Your readers might be interested in Andrew Bernstein's article: "The Tragedy of Theology: How Religion Caused and Extended the Dark Ages: A Critique of Rodney Stark’s The Victory of Reason" It appears in Vol. 1, issue No. 4, of The Objective Standard at:
http://www.theobjectivestandard.com/index.asp
The full title of Professor Stark's book is The Victory of Reason: How Christianity Led to Freedom, Capitalism, and Western Success. It presents the recently emerging argument for Christianity as the cause of all the good things in life in the West.

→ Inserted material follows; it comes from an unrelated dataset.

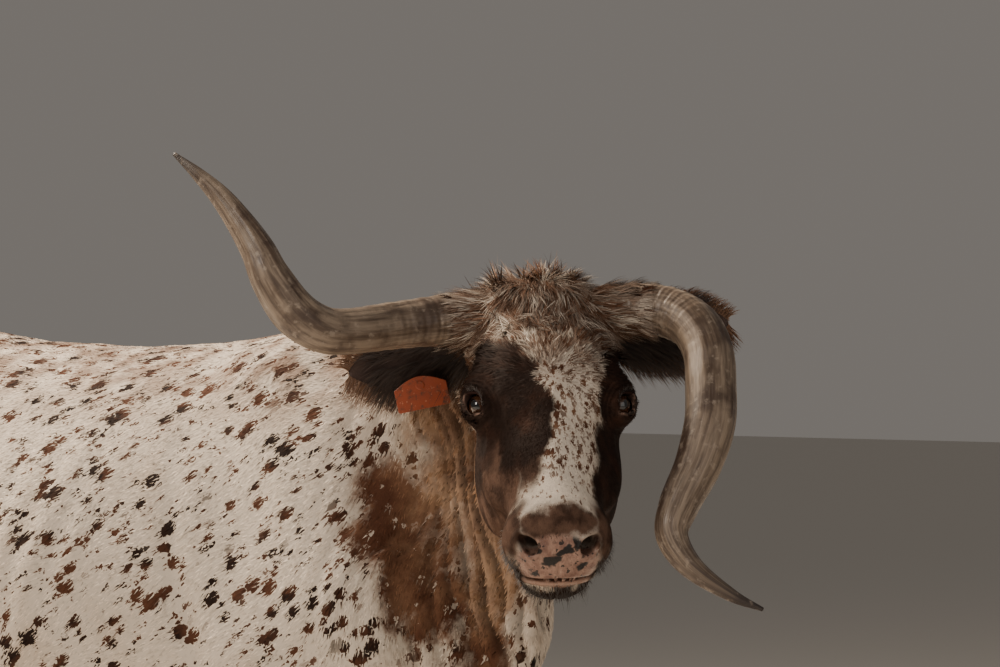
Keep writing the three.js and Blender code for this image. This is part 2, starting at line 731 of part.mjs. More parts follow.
// A prism across the head with an outline in its along and out directions
function headPrism(outline, halfWidth) {
  const shape = new THREE.Shape(outline.map(([along, out]) => new THREE.Vector2(along, out)));
  const prism = new THREE.ExtrudeGeometry(shape, { depth: 2 * halfWidth, bevelEnabled: false });
  return placed(prism, headPoint(halfWidth, 0, 0), [ALONG, OUT, ACROSS.clone().negate()]);
}

// The lower jaw's region; the head's cutter is the same, wider by the gap and the open lips
function jawOutline(gap, opening) {
  return [
    [MOUTH_END.along, MOUTH_CORNER.out + MOUTH_END.rise + opening],
    [MOUTH_CORNER.along, MOUTH_CORNER.out + gap],
    [290, -171 + gap],
    [214 - gap, -204 + gap],
    [188 - gap, -420],
    [MOUTH_END.along, -420],
  ];
}

function nostril(side) {
  const { across, along, out } = NOSTRIL;
  return loftOf([
    ovalRing(headPoint(side * (across - 6), along - 16, out - 4), ACROSS, OUT, 7, 9, 12),
    ovalRing(headPoint(side * across, along + 14, out), ACROSS, OUT, 9, 12, 12),
  ]);
}

const eyes = { right: eyeParts(-1), left: eyeParts(1) };
let face = castLoft(spaced(faceFrames), headField, HEAD_SIDES);
for (const eye of Object.values(eyes)) face = cut(face.add(eye.lids), eye.socket, eye.opening);
face = cut(face, nostril(-1), nostril(1));
keep('head', cut(face, headPrism(jawOutline(GAP, MOUTH_OPENING), JAW_REACH)), COAT);
keep('lower_jaw', face.intersect(headPrism(jawOutline(0, 0), JAW_REACH)), DARK_COAT);
for (const [side, { ball }] of Object.entries(eyes)) keep(`eye_${side}`, ball, EYE_FINISH);

// Dewlap: a thin fold hung under the neck and chest
const dewlapMiddles = new THREE.CatmullRomCurve3(DEWLAP_LINE.map(({ at }) => at));
const dewlapSizes = new THREE.CatmullRomCurve3(DEWLAP_LINE.map(({ wide, deep }) => V(wide, deep, 0)));
const dewlapFrames = steps(11, 0, 1).map((t) => {
  const tangent = dewlapMiddles.getTangent(t);
  const side = TURNED_SIDE.clone().addScaledVector(tangent, -TURNED_SIDE.dot(tangent)).normalize();
  const size = dewlapSizes.getPoint(t);
  const up = tangent.cross(side);
  return { centre: dewlapMiddles.getPoint(t), side, up, wide: size.x * 2, deep: size.y * 1.5 };
});
const dewlap = castLoft(dewlapFrames, dewlapShape, 16);
keep('dewlap', cut(dewlap, trunkClear, neckClear, headClear), DARK_COAT);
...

Stark's book, in my analysis, is a package-deal of important questions, perceptive insights, illogical arguments, and misrepresentations. He and other Christians will continue to get away with this approach until some objective historian someday answers this question in full:
Why did Western Civilzation, properly defined, arise and continue to flourish (off and on) when and where it did--initially in Western Europe--and not somewhere else and some other time?
Thank you for your well written and comprehensive article.
Thanks for the reference to Andrew Bernstein's article, Burgess, which I had completely forgotten about. I just retrieved it from the bookshelf and started to re-read it. The essay is extremely relevant to my post, providing a thorough dismantling of Stark's argument that Christianity is behind the success of the west. Dr. Bernstein puts it concisely, "Stark's claims are historically false and philosophically impossible." To anyone interested in this topic, Bernstein's article is essential reading.